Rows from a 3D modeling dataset

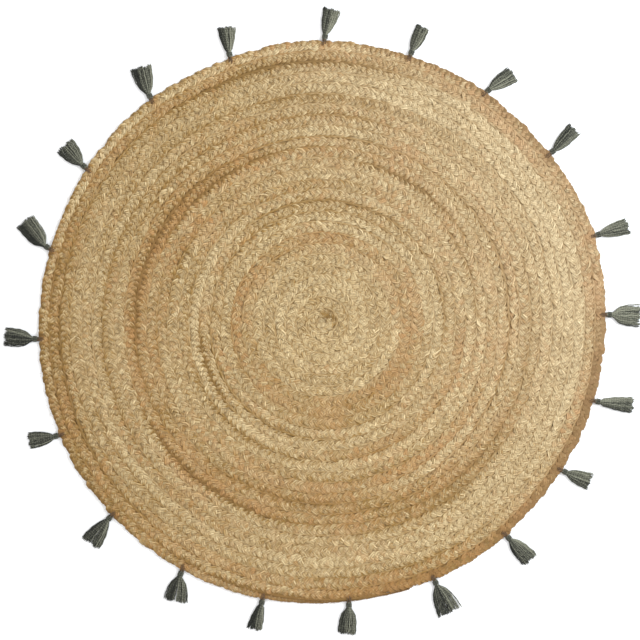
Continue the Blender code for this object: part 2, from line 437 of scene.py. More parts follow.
def add_bake_map(mesh, tube, ring, side, sides, pieces_long, columns):
    """Lays the tubes side by side in rows on the square map that the colours are kept on."""
    margin_along, margin_around = MAP_MARGIN_ALONG * columns, MAP_MARGIN_AROUND
    quads = numbers(mesh.loops, "vertex_index", int).reshape(-1, 4)
    first = ring[quads].min(axis=1)
    length = math.ceil(ring.max() / pieces_long)
    part = tube[quads[:, 0]] * pieces_long + first // length
    row, column = divmod(part, columns)
    rows = math.ceil((tube.max() + 1) * pieces_long / columns)
    along = (ring[quads] - (first // length * length)[:, None]) / length
    around = side[quads] / sides
    u = (column[:, None] + margin_along + (1 - 2 * margin_along) * along) / columns
    v = (row[:, None] + margin_around + (1 - 2 * margin_around) * around) / rows
    layer = mesh.uv_layers.new(name="OFBake")
    layer.data.foreach_set("uv", np.stack([u, v], -1).astype(np.float32).ravel())


def round_section(sides):
    """The corners of a round tube's section, from the top, for a half width and height of 1."""
    turn = math.tau * np.arange(sides) / sides
    return np.stack([-np.sin(turn), np.cos(turn)], -1)


def new_object(name, data):
    made = bpy.data.objects.new(name, data)
    bpy.context.scene.collection.objects.link(made)
    return made


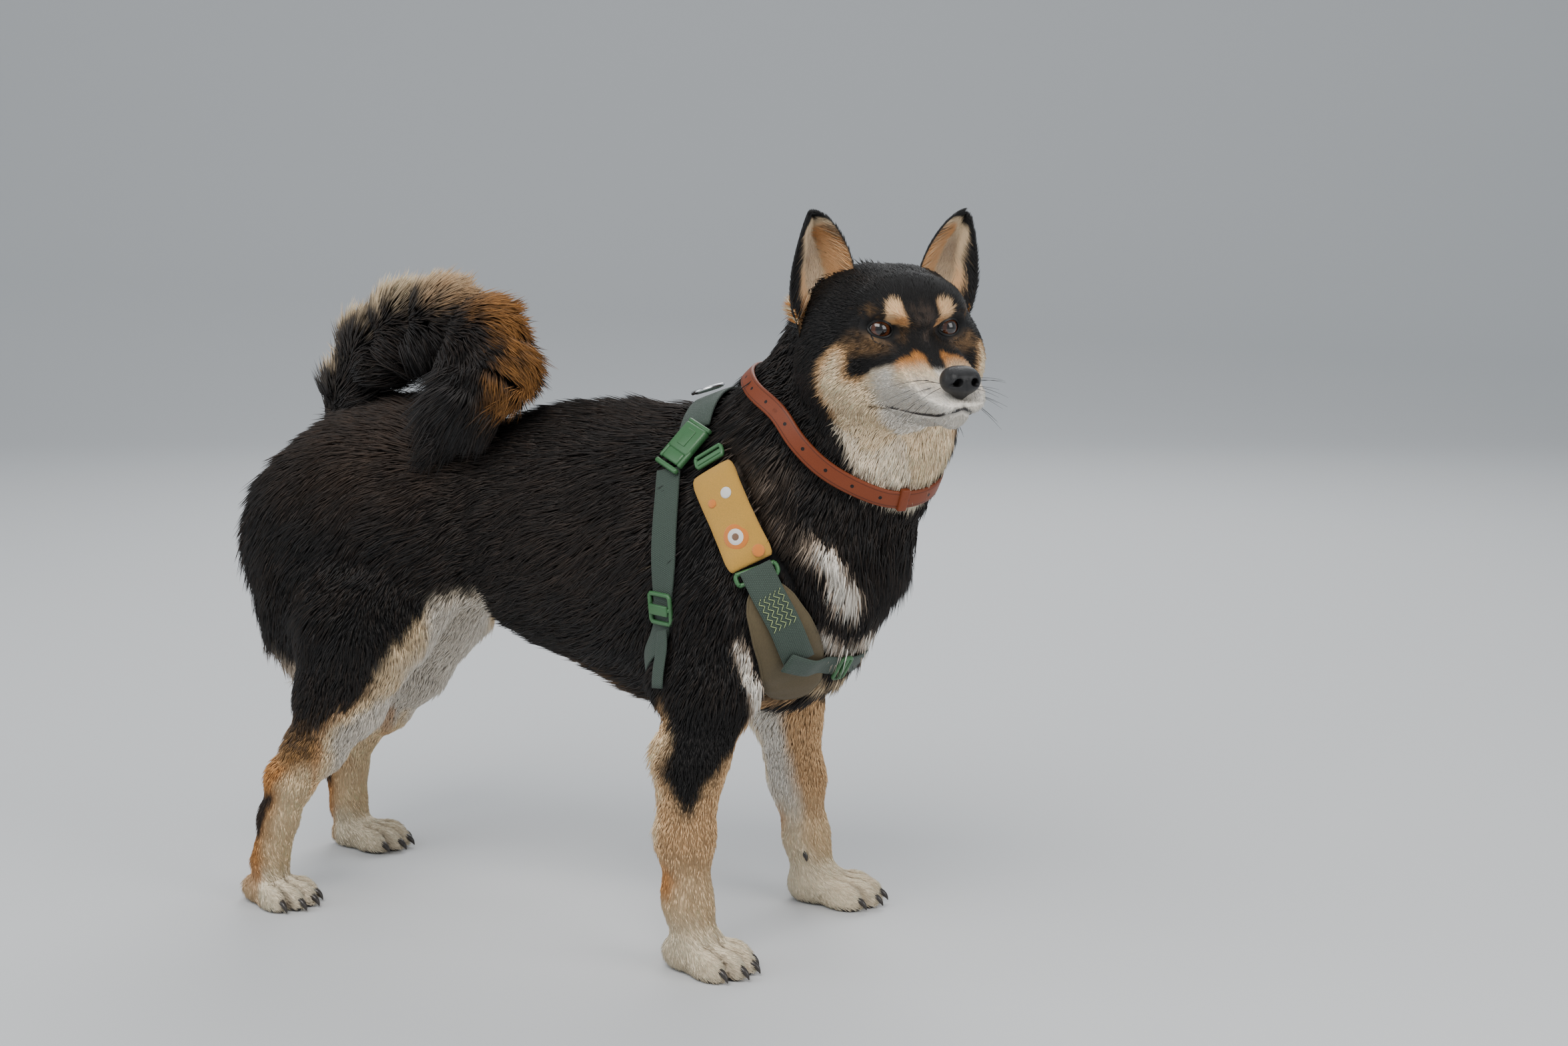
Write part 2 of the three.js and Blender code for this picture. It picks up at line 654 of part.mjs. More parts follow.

◆ WHAT TO WORK ON ◆
Print out every record again, exactly and in full.

◆ EXERCISE SOLUTION ◆
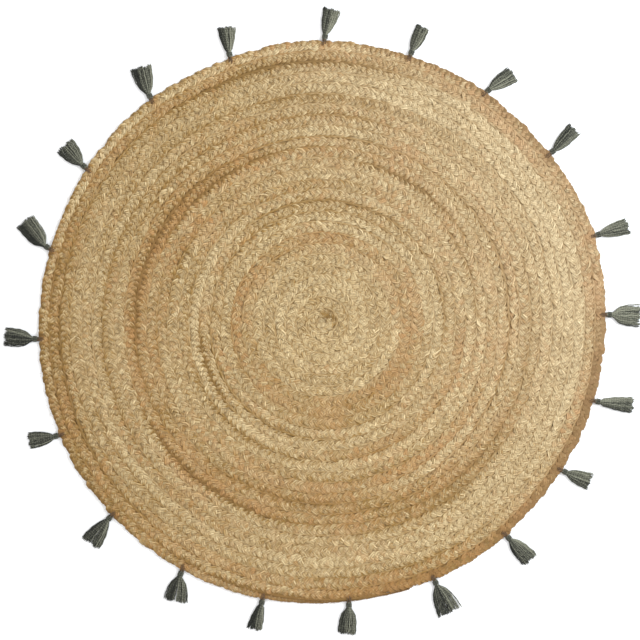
Continue the Blender code for this object: part 2, from line 437 of scene.py. More parts follow.
def add_bake_map(mesh, tube, ring, side, sides, pieces_long, columns):
    """Lays the tubes side by side in rows on the square map that the colours are kept on."""
    margin_along, margin_around = MAP_MARGIN_ALONG * columns, MAP_MARGIN_AROUND
    quads = numbers(mesh.loops, "vertex_index", int).reshape(-1, 4)
    first = ring[quads].min(axis=1)
    length = math.ceil(ring.max() / pieces_long)
    part = tube[quads[:, 0]] * pieces_long + first // length
    row, column = divmod(part, columns)
    rows = math.ceil((tube.max() + 1) * pieces_long / columns)
    along = (ring[quads] - (first // length * length)[:, None]) / length
    around = side[quads] / sides
    u = (column[:, None] + margin_along + (1 - 2 * margin_along) * along) / columns
    v = (row[:, None] + margin_around + (1 - 2 * margin_around) * around) / rows
    layer = mesh.uv_layers.new(name="OFBake")
    layer.data.foreach_set("uv", np.stack([u, v], -1).astype(np.float32).ravel())


def round_section(sides):
    """The corners of a round tube's section, from the top, for a half width and height of 1."""
    turn = math.tau * np.arange(sides) / sides
    return np.stack([-np.sin(turn), np.cos(turn)], -1)


def new_object(name, data):
    made = bpy.data.objects.new(name, data)
    bpy.context.scene.collection.objects.link(made)
    return made


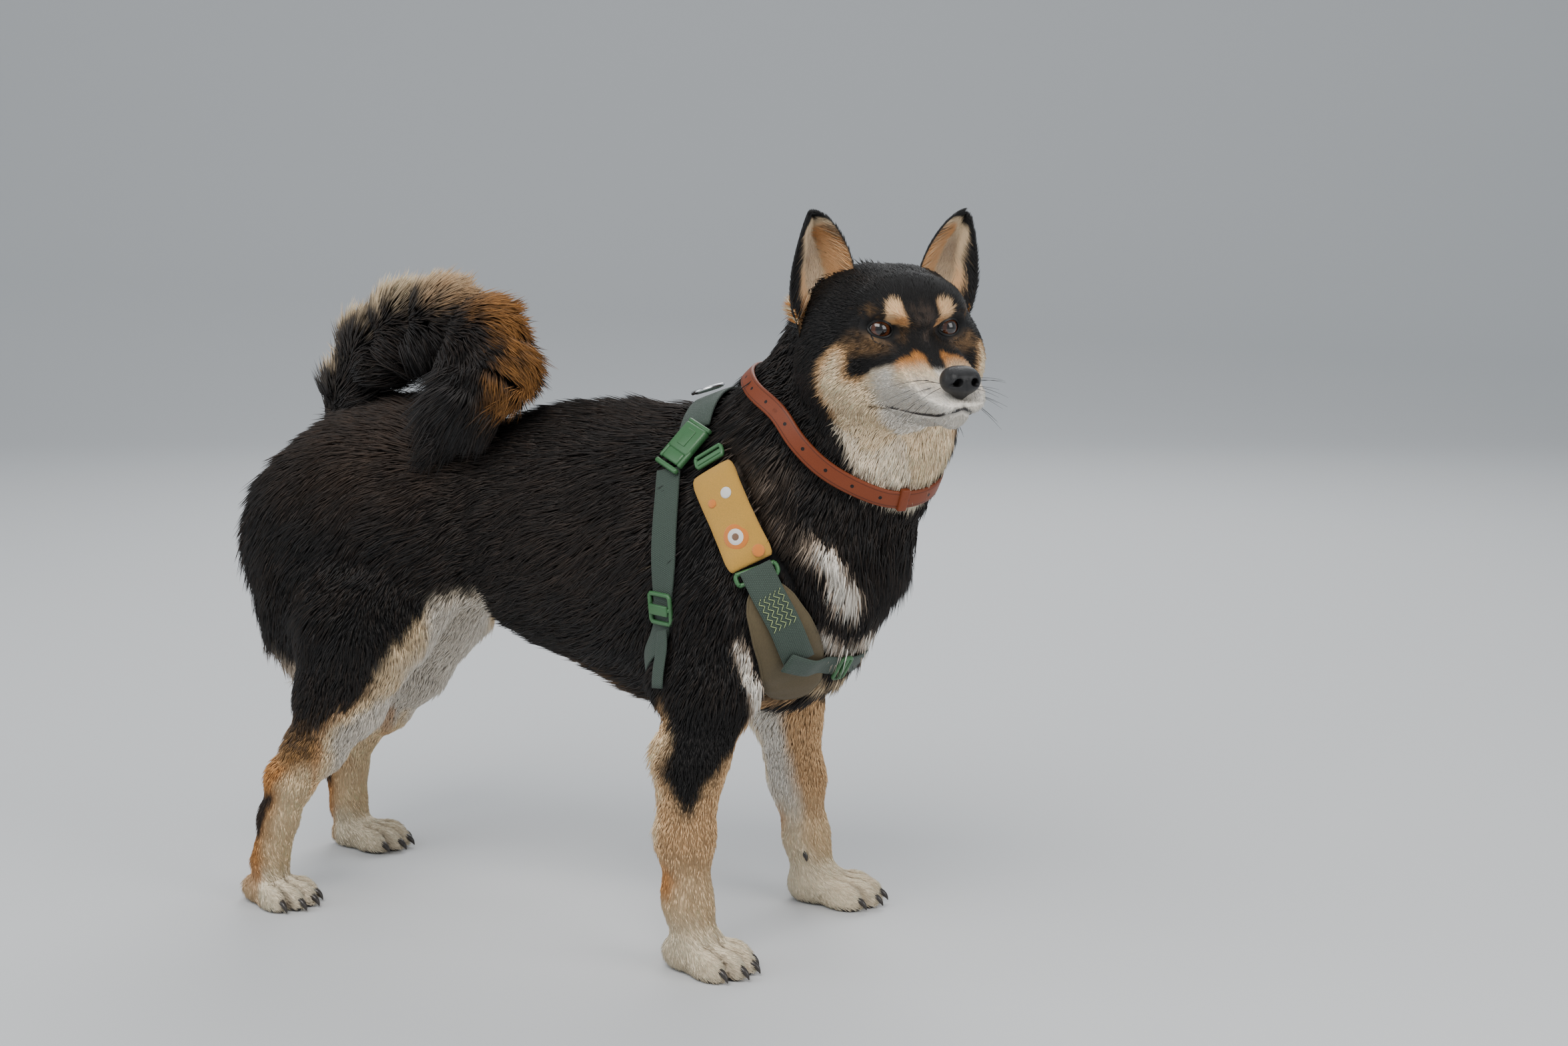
Write part 2 of the three.js and Blender code for this picture. It picks up at line 654 of part.mjs. More parts follow.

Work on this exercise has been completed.